[start of Input rows]

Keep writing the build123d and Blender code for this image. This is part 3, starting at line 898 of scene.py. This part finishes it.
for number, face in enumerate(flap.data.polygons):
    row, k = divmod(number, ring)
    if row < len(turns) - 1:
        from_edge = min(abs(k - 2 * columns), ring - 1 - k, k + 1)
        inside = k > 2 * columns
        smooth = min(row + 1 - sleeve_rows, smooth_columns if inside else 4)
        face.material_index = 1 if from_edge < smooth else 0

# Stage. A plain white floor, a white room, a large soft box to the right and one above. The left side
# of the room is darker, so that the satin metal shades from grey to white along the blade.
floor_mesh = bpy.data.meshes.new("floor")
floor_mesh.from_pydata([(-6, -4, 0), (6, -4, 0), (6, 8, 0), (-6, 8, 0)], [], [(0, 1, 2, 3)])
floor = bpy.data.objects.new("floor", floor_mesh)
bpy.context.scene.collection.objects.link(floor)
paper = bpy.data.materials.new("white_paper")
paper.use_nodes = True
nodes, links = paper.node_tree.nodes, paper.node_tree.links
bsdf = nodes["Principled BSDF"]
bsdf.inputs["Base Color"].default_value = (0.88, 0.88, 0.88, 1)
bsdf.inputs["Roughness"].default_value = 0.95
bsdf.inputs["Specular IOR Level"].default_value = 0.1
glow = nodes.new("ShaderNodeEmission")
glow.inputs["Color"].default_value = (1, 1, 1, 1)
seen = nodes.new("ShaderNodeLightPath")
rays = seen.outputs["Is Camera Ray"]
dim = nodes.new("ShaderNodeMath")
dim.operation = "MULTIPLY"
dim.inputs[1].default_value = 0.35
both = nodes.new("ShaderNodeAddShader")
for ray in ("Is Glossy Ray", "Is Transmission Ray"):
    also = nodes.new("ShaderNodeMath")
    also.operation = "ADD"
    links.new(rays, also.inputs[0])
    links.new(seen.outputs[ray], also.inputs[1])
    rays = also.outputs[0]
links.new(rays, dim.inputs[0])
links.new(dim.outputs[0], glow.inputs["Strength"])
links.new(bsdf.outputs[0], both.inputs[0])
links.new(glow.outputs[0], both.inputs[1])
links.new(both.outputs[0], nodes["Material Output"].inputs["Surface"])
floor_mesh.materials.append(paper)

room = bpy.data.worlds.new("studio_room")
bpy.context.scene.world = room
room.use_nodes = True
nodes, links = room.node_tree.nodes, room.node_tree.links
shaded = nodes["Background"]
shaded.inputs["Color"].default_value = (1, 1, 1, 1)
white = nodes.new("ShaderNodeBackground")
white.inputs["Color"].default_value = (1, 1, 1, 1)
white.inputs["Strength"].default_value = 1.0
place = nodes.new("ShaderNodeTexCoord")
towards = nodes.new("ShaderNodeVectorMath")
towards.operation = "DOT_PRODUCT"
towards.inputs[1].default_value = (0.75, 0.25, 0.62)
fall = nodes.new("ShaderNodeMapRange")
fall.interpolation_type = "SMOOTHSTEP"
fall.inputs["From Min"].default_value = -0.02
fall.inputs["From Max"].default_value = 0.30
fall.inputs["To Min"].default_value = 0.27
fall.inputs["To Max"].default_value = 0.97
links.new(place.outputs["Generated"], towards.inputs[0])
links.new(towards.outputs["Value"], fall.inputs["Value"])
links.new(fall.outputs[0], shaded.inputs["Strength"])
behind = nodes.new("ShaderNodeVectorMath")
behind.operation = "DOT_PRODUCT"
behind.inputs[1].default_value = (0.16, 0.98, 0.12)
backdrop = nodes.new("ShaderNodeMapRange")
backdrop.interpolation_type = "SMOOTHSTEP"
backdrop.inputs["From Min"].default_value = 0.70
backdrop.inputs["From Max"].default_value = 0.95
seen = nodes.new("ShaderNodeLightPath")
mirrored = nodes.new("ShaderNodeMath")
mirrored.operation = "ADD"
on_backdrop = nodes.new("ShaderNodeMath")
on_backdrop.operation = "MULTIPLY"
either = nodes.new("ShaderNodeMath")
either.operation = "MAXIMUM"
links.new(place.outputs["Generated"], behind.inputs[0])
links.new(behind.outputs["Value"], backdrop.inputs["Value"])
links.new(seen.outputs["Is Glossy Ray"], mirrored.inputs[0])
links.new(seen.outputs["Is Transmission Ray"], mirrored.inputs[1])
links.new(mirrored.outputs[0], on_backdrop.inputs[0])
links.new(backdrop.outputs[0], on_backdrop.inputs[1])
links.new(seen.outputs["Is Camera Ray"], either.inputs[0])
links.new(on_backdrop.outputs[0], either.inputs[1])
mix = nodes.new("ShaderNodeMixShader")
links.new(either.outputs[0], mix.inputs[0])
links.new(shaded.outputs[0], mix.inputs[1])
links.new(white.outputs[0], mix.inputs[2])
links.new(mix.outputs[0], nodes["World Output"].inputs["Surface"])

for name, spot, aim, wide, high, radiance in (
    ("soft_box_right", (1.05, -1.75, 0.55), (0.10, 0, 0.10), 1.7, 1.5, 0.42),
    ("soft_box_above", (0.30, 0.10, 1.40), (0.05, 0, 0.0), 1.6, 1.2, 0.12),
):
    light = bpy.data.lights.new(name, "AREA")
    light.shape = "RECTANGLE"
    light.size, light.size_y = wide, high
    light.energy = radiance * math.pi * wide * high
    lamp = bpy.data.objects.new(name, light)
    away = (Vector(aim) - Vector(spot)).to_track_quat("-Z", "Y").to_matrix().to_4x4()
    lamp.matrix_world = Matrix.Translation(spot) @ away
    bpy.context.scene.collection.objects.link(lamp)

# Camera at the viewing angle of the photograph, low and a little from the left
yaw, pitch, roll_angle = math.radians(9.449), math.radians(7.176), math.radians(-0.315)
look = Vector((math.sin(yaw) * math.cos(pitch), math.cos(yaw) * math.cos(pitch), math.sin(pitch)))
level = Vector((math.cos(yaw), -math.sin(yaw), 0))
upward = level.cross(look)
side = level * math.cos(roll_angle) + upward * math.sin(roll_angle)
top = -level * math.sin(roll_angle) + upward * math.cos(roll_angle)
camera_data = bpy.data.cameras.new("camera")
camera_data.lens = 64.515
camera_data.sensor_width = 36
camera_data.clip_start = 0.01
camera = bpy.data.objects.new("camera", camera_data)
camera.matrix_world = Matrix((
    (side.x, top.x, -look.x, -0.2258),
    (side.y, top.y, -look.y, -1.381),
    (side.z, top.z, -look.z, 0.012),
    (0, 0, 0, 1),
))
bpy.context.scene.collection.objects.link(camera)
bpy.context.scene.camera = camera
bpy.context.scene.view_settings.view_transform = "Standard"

[end of Input rows]
[start of Input rows]

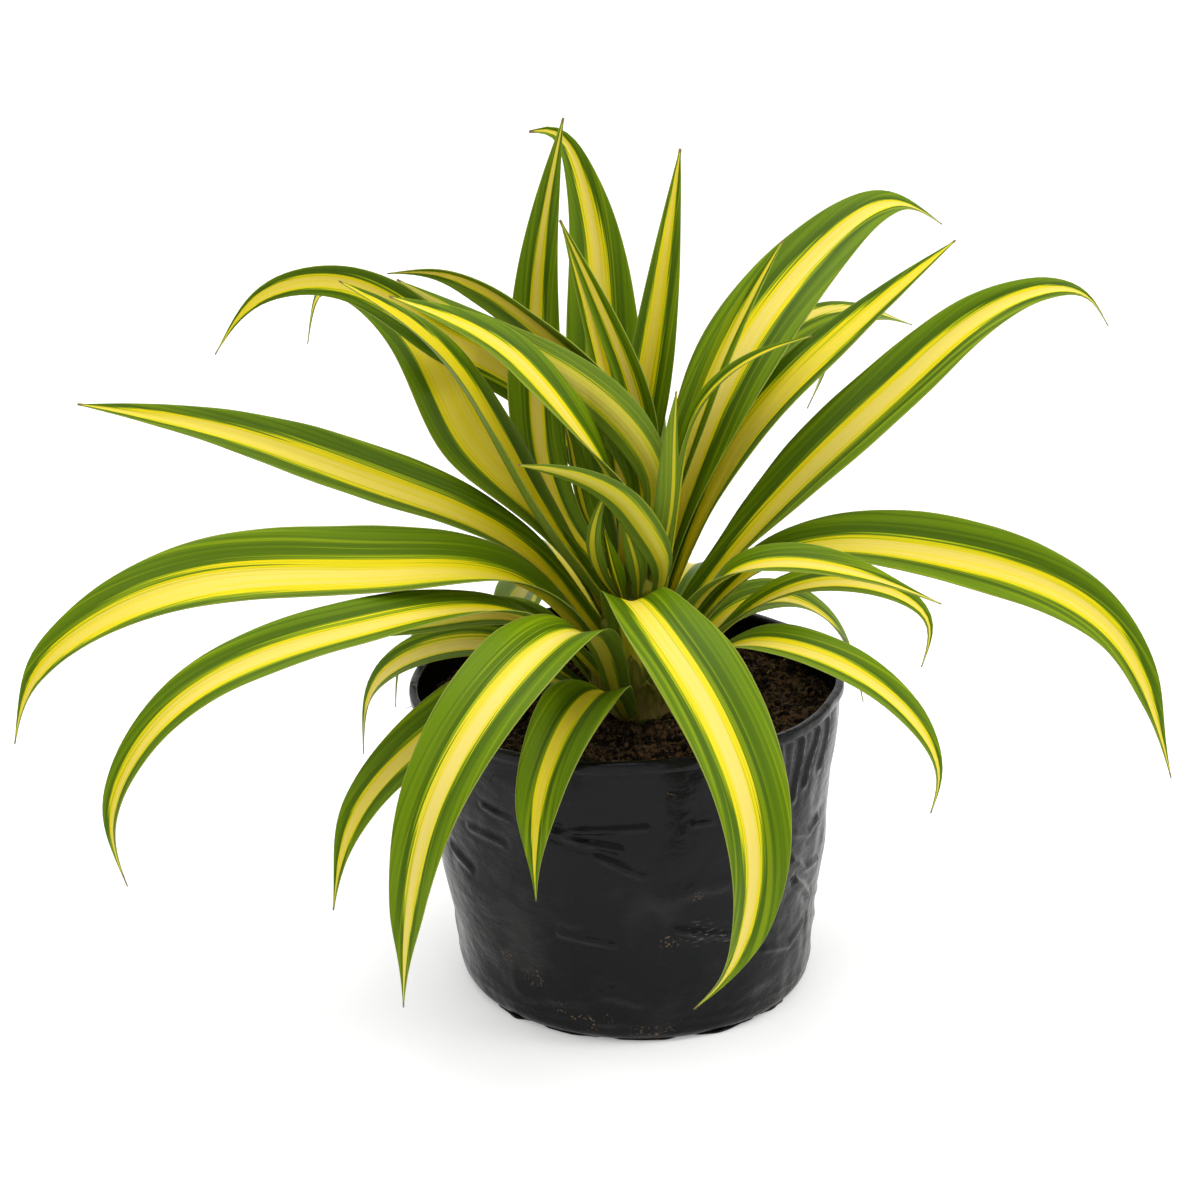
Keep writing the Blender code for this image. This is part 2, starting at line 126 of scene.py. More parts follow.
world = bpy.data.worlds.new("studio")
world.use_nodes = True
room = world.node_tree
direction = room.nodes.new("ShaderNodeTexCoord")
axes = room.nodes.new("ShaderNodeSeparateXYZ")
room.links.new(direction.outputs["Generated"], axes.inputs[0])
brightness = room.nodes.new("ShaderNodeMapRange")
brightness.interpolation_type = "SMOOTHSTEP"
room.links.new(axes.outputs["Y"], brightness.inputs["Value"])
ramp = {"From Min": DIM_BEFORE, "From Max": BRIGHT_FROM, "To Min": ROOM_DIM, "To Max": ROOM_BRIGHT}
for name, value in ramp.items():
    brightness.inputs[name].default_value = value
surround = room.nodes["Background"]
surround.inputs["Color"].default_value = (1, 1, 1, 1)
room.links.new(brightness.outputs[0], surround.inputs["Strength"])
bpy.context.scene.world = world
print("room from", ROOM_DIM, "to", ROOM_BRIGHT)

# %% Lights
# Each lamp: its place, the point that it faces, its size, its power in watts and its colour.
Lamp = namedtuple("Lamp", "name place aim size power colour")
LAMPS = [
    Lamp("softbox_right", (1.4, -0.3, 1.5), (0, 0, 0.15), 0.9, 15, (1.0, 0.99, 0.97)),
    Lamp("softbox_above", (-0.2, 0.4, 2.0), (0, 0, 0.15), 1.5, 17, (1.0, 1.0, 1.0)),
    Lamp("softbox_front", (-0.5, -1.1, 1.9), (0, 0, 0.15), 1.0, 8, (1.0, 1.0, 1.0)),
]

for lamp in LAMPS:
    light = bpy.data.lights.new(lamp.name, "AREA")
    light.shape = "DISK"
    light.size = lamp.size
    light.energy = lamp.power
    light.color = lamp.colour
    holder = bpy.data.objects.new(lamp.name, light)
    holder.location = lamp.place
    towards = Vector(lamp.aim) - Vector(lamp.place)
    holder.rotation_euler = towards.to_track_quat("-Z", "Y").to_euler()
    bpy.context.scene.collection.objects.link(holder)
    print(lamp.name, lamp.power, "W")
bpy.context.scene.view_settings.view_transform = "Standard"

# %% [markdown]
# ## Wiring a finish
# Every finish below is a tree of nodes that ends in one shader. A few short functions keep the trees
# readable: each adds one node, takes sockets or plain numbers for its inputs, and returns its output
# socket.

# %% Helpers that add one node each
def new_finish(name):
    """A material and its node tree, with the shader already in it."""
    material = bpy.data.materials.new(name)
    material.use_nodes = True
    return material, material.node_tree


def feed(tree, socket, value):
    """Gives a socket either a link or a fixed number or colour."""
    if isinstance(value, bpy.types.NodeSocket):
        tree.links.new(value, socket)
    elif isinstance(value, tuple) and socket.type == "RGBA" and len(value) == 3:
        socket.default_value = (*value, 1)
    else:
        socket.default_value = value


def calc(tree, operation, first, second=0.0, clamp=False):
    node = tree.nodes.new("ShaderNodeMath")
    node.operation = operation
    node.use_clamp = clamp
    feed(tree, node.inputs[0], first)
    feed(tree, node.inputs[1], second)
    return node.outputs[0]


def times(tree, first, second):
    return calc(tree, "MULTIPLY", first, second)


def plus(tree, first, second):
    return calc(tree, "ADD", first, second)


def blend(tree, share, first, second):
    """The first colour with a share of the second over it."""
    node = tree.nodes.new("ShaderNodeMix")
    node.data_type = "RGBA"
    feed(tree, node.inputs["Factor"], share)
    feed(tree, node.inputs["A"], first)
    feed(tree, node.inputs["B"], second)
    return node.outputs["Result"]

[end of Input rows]

Written exercise: Begin at the line that has "Keep writing the build123d", stop after the line that has "face.material_index = 1", and repeat exactly those lines, nothing more.

Task solution:
Keep writing the build123d and Blender code for this image. This is part 3, starting at line 898 of scene.py. This part finishes it.
for number, face in enumerate(flap.data.polygons):
    row, k = divmod(number, ring)
    if row < len(turns) - 1:
        from_edge = min(abs(k - 2 * columns), ring - 1 - k, k + 1)
        inside = k > 2 * columns
        smooth = min(row + 1 - sleeve_rows, smooth_columns if inside else 4)
        face.material_index = 1 if from_edge < smooth else 0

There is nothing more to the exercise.